The Consumer Product Safety Commission (CPSC) reportedly considered proposing a ban on gas stoves early in 2023 after a dubious study published by conflicted authors linked childhood asthma to the appliances, with CPSC Commissioner Richard Trumka, Jr. saying in January that “any option is on the table” when it comes to regulating and banning “products that can’t be made safe,” according to Bloomberg News.
Those comments on a prospective gas stove ban sparked considerable backlash, but the administration proposed an “energy conservation” regulation for stoves in February anyway. The DOE now states that it is a “myth” that “the federal government wants to ban gas stoves.”
The administration has not stopped proposing energy efficiency standards that would effectively force cheaper fossil fuel-powered appliances off the market.
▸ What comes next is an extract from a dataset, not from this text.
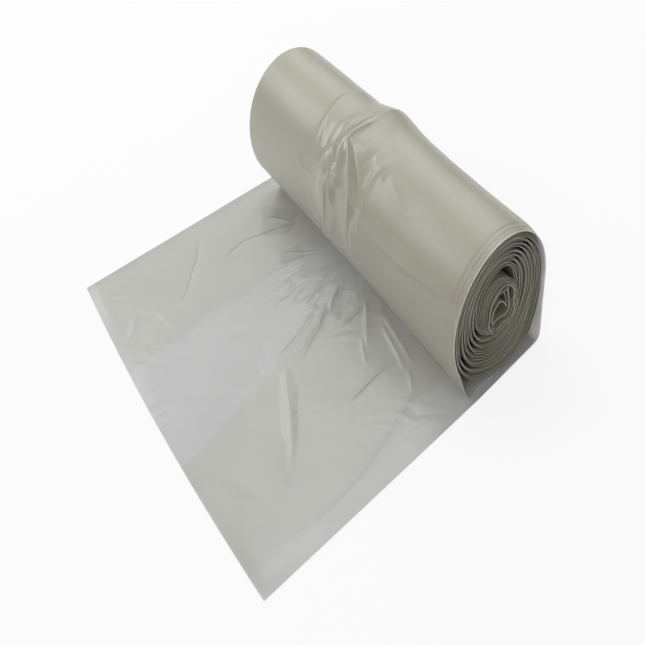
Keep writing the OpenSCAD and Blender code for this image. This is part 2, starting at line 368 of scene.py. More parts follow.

In its announcements of new proposals, the administration consistently touts the energy efficient appliances it promotes as a source of savings for consumers, even though most of these appliances have higher up-front costs than their less efficient counterparts.
“This is an example where the administration is not only wasting taxpayer money with a national debt of $33 trillion, but is also subjecting residents to ongoing costs that are not covered by their initial grants,” Diana Furchtgott-Roth, the director of the Heritage Foundation’s Center for Energy, Climate and Environment, told the DCNF. “It’s $530 million of wasted money—it is not going to reduce emissions, but it will increase the deficit,” Furchtgott-Roth continued, adding that the new spending will “pressure governments of states and cities into forcing consumers to do things they do not want to do and buy products that they do not want to buy.”
Americans “should always be suspicious when governments talk about ‘investing.’ It’s not an investment, it’s an expenditure that adds to the deficit,” she concluded.
Advocates of sweeping government action on climate change often point to buildings as a major source of emissions. The use of fossil fuels attributable to residential and commercial buildings accounts for nearly 30% of American emissions, according to the Center for Climate and Energy Solutions.
“Just the way Biden’s disastrous border policy is felt most acutely at the state and local levels, Biden’s green policies will not be the burden of the federal government which has no electric grid responsibility,” Daniel Turner, the founder and executive director of Power The Future, told the DCNF. “If these policies were so beneficial, if these electric appliances were such a preferred alternative to gas powered ones, the Biden Administration would not need to use the power of government to force them upon us. If they can get local governments to do their bidding for them, then everyone is equally guilty for plunging the nation into energy poverty.”
Neither the DOE nor the White House responded immediately to requests for comment.